-- START OF Given data --
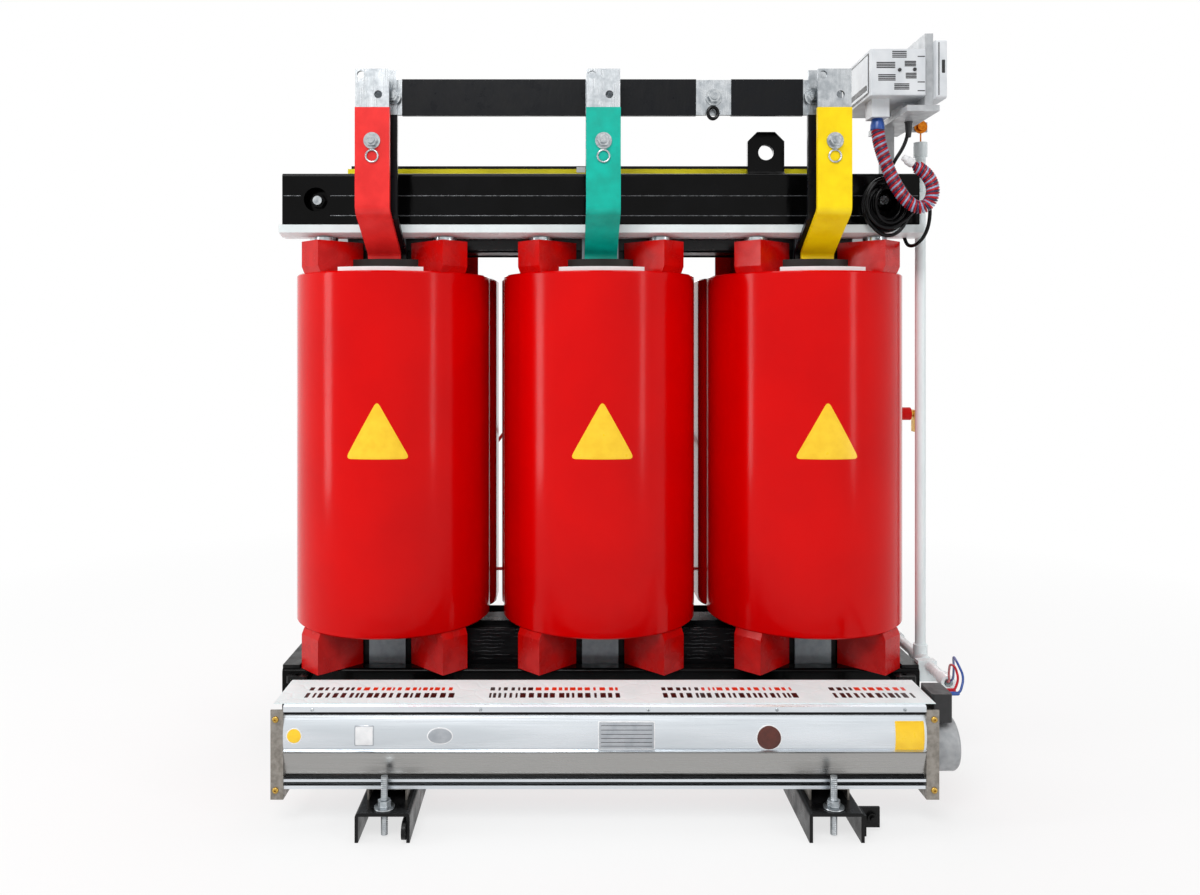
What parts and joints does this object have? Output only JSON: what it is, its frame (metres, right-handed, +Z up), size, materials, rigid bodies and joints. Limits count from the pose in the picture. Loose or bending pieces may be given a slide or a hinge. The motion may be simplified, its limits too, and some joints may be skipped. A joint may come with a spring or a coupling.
{
  "type": "dry type transformer",
  "caption": "Three-phase cast-resin dry type transformer on steel base rails, with low-voltage busbars, a cross-flow cooling fan, a conduit and a temperature controller.",
  "frame": {"origin": "on the floor, under the axis of the middle coil", "axes": "+X along the row of coils towards the controller, +Y from the low-voltage front to the high-voltage back, +Z up"},
  "size_m": [1.217, 0.882, 1.243],
  "materials": {
    "base_black": "satin black paint",
    "board_yellow": "yellow board",
    "brass": "plain",
    "cable_black": "matt",
    "clamp_black": "gloss black paint",
    "controller_grey": "moulded",
    "copper_sleeved": "sleeved copper",
    "cord_red": "coiled leads",
    "core_black": "gloss black coating",
    "fan_aluminium": "extruded",
    "fan_grey": "grey coating",
    "film_white": "film strip",
    "guard_white": "white strip",
    "lead_red": "insulated wire",
    "lv_resin": "resin foil coil",
    "motor_grey": "cast",
    "mount_white": "powder coat",
    "plastic_black": "moulded",
    "pvc_white": "moulded",
    "rail_white": "plain mill finish",
    "resin_red": "glossy cast resin",
    "sleeve_black": "heat-shrink",
    "sleeve_green": "heat-shrink",
    "sleeve_red": "heat-shrink",
    "sleeve_yellow": "heat-shrink",
    "tin": "tinned bar",
    "zinc": "zinc plated"
  },
  "bodies": {
    "transformer": {"anchor_studs": "zinc", "bar_bolts": "zinc", "base_bolts": "zinc", "base_lugs": "base_black", "base_rail_left": "base_black", "base_rail_right": "base_black", "black_sleeves": "sleeve_black", "cable_hank": "cable_black", "cable_rings": "zinc", "cable_runs": "cable_black", "clamp_studs": "zinc", "coil_guards": "guard_white", "conduit": "pvc_white", "controller_bezel": "controller_grey", "controller_body": "controller_grey", "controller_mount": "mount_white", "core_leg_left": "core_black", "core_leg_middle": "core_black", "core_leg_right": "core_black", "core_yoke_bottom": "core_black", "core_yoke_top": "core_black", "delta_links": "copper_sleeved", "end_plates": "base_black", "fan_ends": "fan_grey", "fan_film": "film_white", "fan_housing": "fan_aluminium", "fan_leads": "lead_red", "fan_motor": "motor_grey", "fan_terminal_box": "plastic_black", "hv_coil_left": "resin_red", "hv_coil_middle": "resin_red", "hv_coil_right": "resin_red", "hv_studs": "brass", "lifting_lugs": "clamp_black", "lower_clamp_front": "clamp_black", "lower_clamp_rear": "clamp_black", "lv_coil_left": "lv_resin", "lv_coil_middle": "lv_resin", "lv_coil_right": "lv_resin", "neutral_bar": "tin", "phase_bar_left": "tin", "phase_bar_middle": "tin", "phase_bar_right": "tin", "phase_sleeve_left": "sleeve_red", "phase_sleeve_middle": "sleeve_green", "phase_sleeve_right": "sleeve_yellow", "press_screws": "zinc", "pressure_rail_front": "rail_white", "pressure_rail_rear": "rail_white", "ring_lug": "zinc", "riser_bars": "tin", "sensor_cord": "cord_red", "standoffs": "resin_red", "support_blocks_lower": "resin_red", "support_blocks_upper": "resin_red", "tie_plates": "zinc", "upper_clamp_front": "clamp_black", "upper_clamp_rear": "clamp_black", "yoke_boards": "board_yellow"},
    "fan_rotor": {"fan_wheel": "fan_aluminium"}
  },
  "joints": [
    {"name": "fan_spin", "type": "hinge", "parent": "transformer", "child": "fan_rotor", "pos_m": [0, -0.34, 0.108], "axis": [1, 0, 0], "continuous": true}
  ]
}
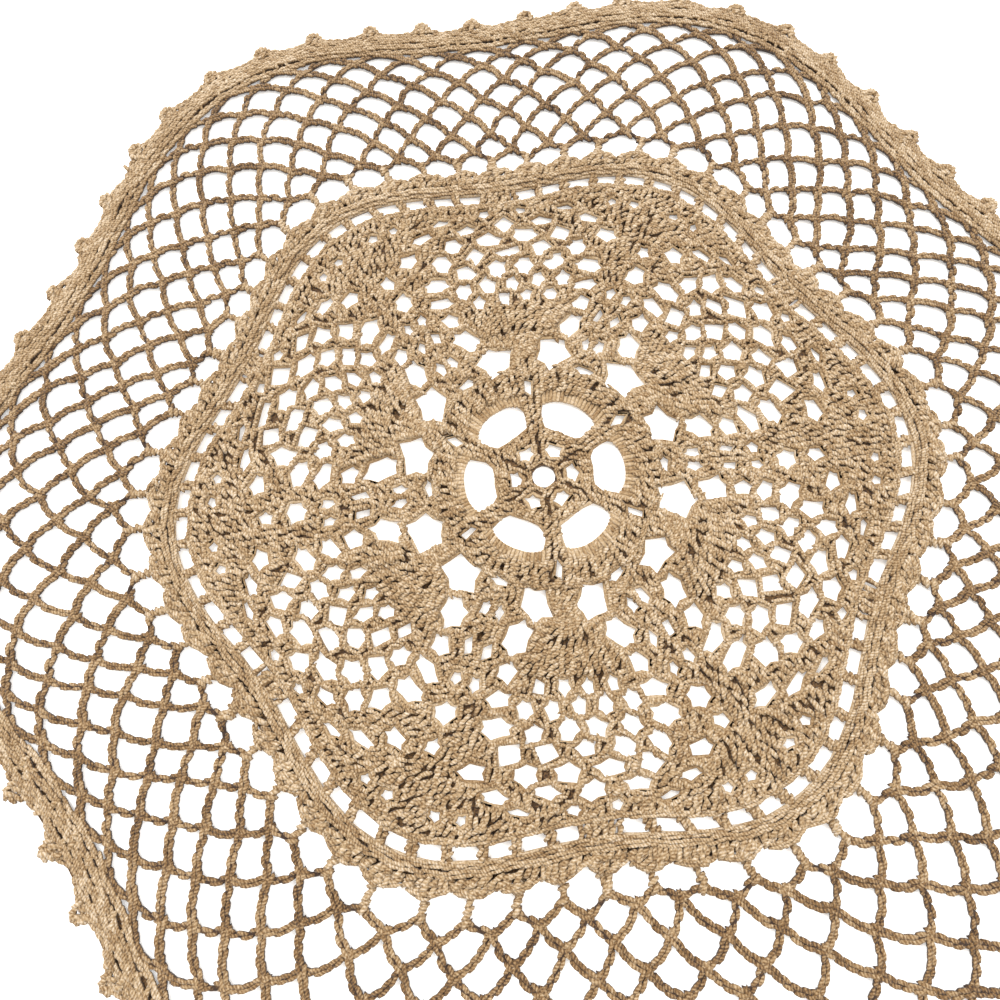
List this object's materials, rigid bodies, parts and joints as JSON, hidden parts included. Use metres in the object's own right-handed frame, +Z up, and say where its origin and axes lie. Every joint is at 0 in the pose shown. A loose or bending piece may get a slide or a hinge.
-- END OF Given data --
▶ **Instructions for the task**
Using the entries above, please restate each one word for word.

▶ **Solution to the exercise**
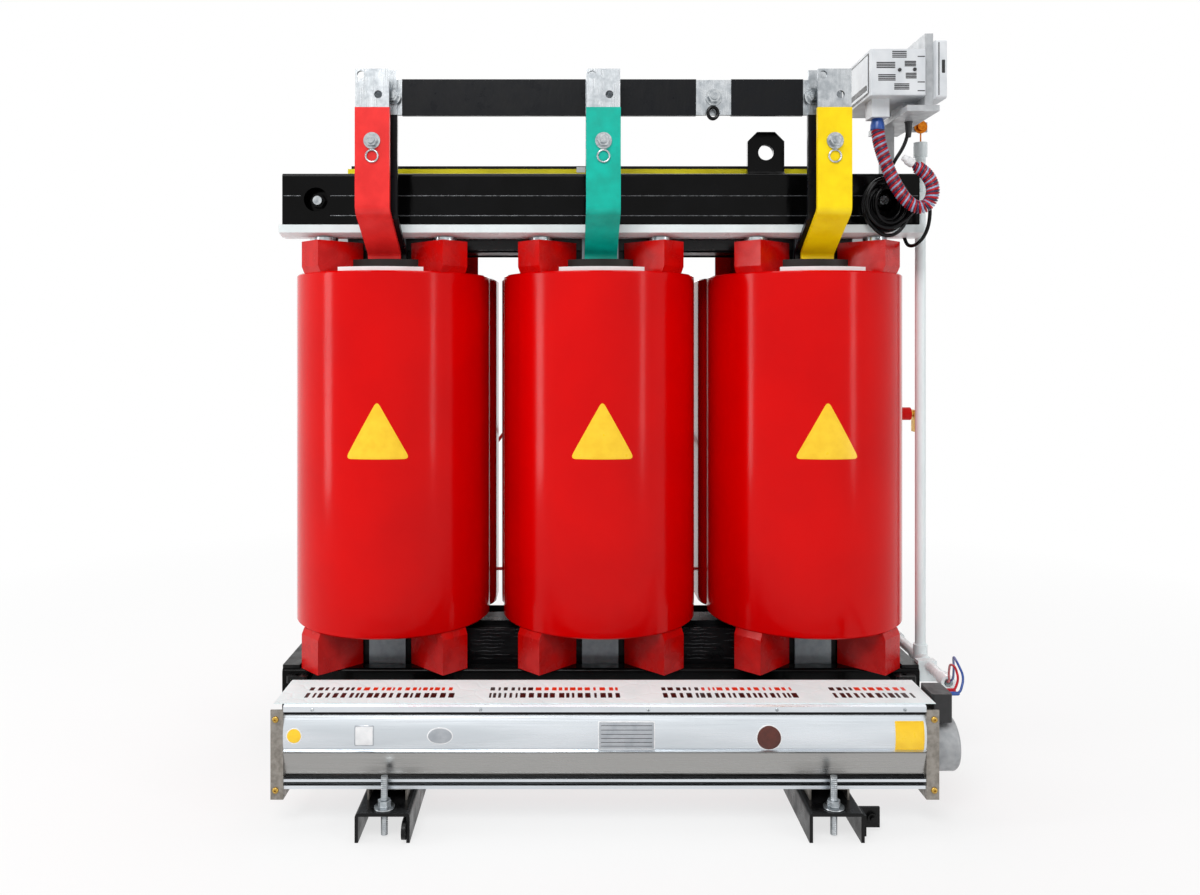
What parts and joints does this object have? Output only JSON: what it is, its frame (metres, right-handed, +Z up), size, materials, rigid bodies and joints. Limits count from the pose in the picture. Loose or bending pieces may be given a slide or a hinge. The motion may be simplified, its limits too, and some joints may be skipped. A joint may come with a spring or a coupling.
{
  "type": "dry type transformer",
  "caption": "Three-phase cast-resin dry type transformer on steel base rails, with low-voltage busbars, a cross-flow cooling fan, a conduit and a temperature controller.",
  "frame": {"origin": "on the floor, under the axis of the middle coil", "axes": "+X along the row of coils towards the controller, +Y from the low-voltage front to the high-voltage back, +Z up"},
  "size_m": [1.217, 0.882, 1.243],
  "materials": {
    "base_black": "satin black paint",
    "board_yellow": "yellow board",
    "brass": "plain",
    "cable_black": "matt",
    "clamp_black": "gloss black paint",
    "controller_grey": "moulded",
    "copper_sleeved": "sleeved copper",
    "cord_red": "coiled leads",
    "core_black": "gloss black coating",
    "fan_aluminium": "extruded",
    "fan_grey": "grey coating",
    "film_white": "film strip",
    "guard_white": "white strip",
    "lead_red": "insulated wire",
    "lv_resin": "resin foil coil",
    "motor_grey": "cast",
    "mount_white": "powder coat",
    "plastic_black": "moulded",
    "pvc_white": "moulded",
    "rail_white": "plain mill finish",
    "resin_red": "glossy cast resin",
    "sleeve_black": "heat-shrink",
    "sleeve_green": "heat-shrink",
    "sleeve_red": "heat-shrink",
    "sleeve_yellow": "heat-shrink",
    "tin": "tinned bar",
    "zinc": "zinc plated"
  },
  "bodies": {
    "transformer": {"anchor_studs": "zinc", "bar_bolts": "zinc", "base_bolts": "zinc", "base_lugs": "base_black", "base_rail_left": "base_black", "base_rail_right": "base_black", "black_sleeves": "sleeve_black", "cable_hank": "cable_black", "cable_rings": "zinc", "cable_runs": "cable_black", "clamp_studs": "zinc", "coil_guards": "guard_white", "conduit": "pvc_white", "controller_bezel": "controller_grey", "controller_body": "controller_grey", "controller_mount": "mount_white", "core_leg_left": "core_black", "core_leg_middle": "core_black", "core_leg_right": "core_black", "core_yoke_bottom": "core_black", "core_yoke_top": "core_black", "delta_links": "copper_sleeved", "end_plates": "base_black", "fan_ends": "fan_grey", "fan_film": "film_white", "fan_housing": "fan_aluminium", "fan_leads": "lead_red", "fan_motor": "motor_grey", "fan_terminal_box": "plastic_black", "hv_coil_left": "resin_red", "hv_coil_middle": "resin_red", "hv_coil_right": "resin_red", "hv_studs": "brass", "lifting_lugs": "clamp_black", "lower_clamp_front": "clamp_black", "lower_clamp_rear": "clamp_black", "lv_coil_left": "lv_resin", "lv_coil_middle": "lv_resin", "lv_coil_right": "lv_resin", "neutral_bar": "tin", "phase_bar_left": "tin", "phase_bar_middle": "tin", "phase_bar_right": "tin", "phase_sleeve_left": "sleeve_red", "phase_sleeve_middle": "sleeve_green", "phase_sleeve_right": "sleeve_yellow", "press_screws": "zinc", "pressure_rail_front": "rail_white", "pressure_rail_rear": "rail_white", "ring_lug": "zinc", "riser_bars": "tin", "sensor_cord": "cord_red", "standoffs": "resin_red", "support_blocks_lower": "resin_red", "support_blocks_upper": "resin_red", "tie_plates": "zinc", "upper_clamp_front": "clamp_black", "upper_clamp_rear": "clamp_black", "yoke_boards": "board_yellow"},
    "fan_rotor": {"fan_wheel": "fan_aluminium"}
  },
  "joints": [
    {"name": "fan_spin", "type": "hinge", "parent": "transformer", "child": "fan_rotor", "pos_m": [0, -0.34, 0.108], "axis": [1, 0, 0], "continuous": true}
  ]
}
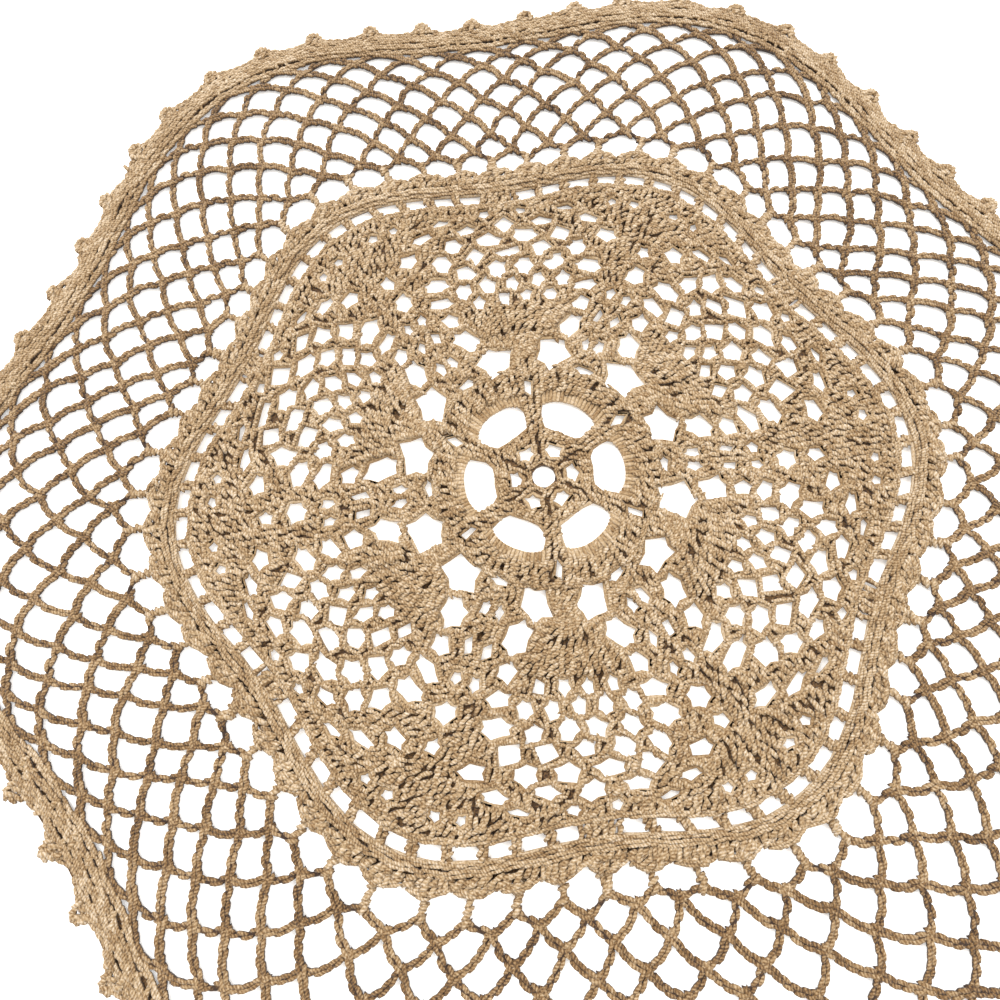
List this object's materials, rigid bodies, parts and joints as JSON, hidden parts included. Use metres in the object's own right-handed frame, +Z up, and say where its origin and axes lie. Every joint is at 0 in the pose shown. A loose or bending piece may get a slide or a hinge.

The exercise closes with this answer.